The fifth element is the landmarks. Landmarks, as quoted by Lynch in his article are another type of point-reference, but in this case the observer or the tourists in a museum, does not enter within them, they are external. They are usually a rather simply defined physical object: building, sign, store, or mountain. These are for example the many sign board in a museum as well as gift shops outside a museum. Their use involves the singling out of one element from a host of possibilities thus ensuring that this landmark are something that everyone notices and acknowledges. Some landmarks are distant ones, typically seen from many angles and distances, over the tops of smaller elements, and used as radial references.

These are usually the big ones that is easily spotted and recognizable. People would usually use this to refer to this landmark as point of meeting up with their friends or informing others to guide them thru a pathway, even for the museums.

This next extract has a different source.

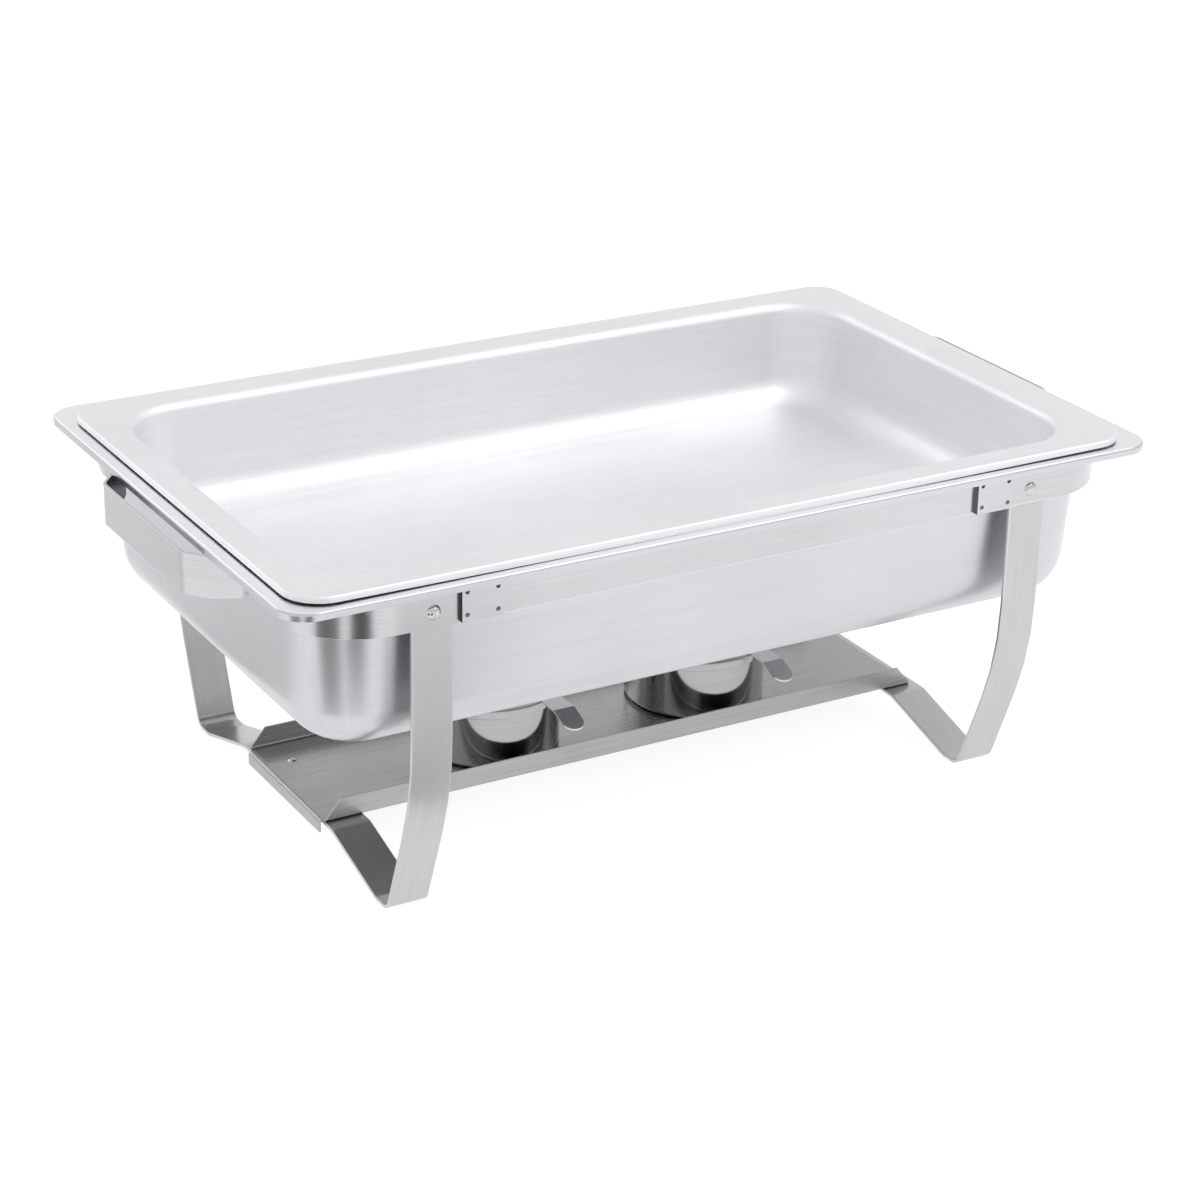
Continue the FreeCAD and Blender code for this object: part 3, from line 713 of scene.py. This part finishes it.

They may be within the city or at such a distance that for all practical purposes they symbolize a constant direction. This is such as the Metropolitan museum in New York as well as other such are isolated towers, golden domes, great hills. Other landmarks are primarily local, being visible only in restricted localities and from certain approaches. They are frequently used clues of identity and even of structure, and seem to be increasingly relied upon as a journey becomes more and more familiar. Thus, Lynch suggests that the 5elements of unique elements, which are defined by Lynch as a network of paths, edges, districts, nodes, and landmarks; which are definitely applicable to the Metropolitan Museum.